It's a strange definition, but now I'll understand what you're writing about I suppose.

Interjections (and sometimes particles) cause trouble for folks but they don't usually get excluded from language on those grounds. Words like tsk-tsk (actually two avleolar clicks) have meaning and can be used inappropriately. If I utter ha ha when somebody burns himself, I should probably be prepared for a bit of trouble. Same if I say ouch when somebody tells me they've just named their baby "Jane". To me that's semantics and pragmatics.

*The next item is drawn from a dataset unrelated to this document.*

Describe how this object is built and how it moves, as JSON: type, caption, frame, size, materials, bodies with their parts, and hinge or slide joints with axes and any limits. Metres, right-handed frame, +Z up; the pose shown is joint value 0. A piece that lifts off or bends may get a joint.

The whole parts of speech concept is problematic, but the word "word" has a certain meaning vis-a-vis language, and I don't think we should exclude words like hmmm or d'oh from the language just because they don't fit into our linguistic framework. Linguists have traditionally had problems with the left over bits that don't fit into their current theory du jour. A great book that discusses this problem is Jean-Jacques LeCercle's The Violence of Language and to a lesser extent his Philosophy of Nonsense: The Intuitions of Victorian Nonsense Literature. OTOH, some linguists are interested in these left-over bits. Glossolalia is one interesting phenomenon where semantics and words part ways.

One interesting thing about interjections is that new pronunciations have come about because of their spellings, e.g., tsk-tsk being pronounced by some as tisk-tisk.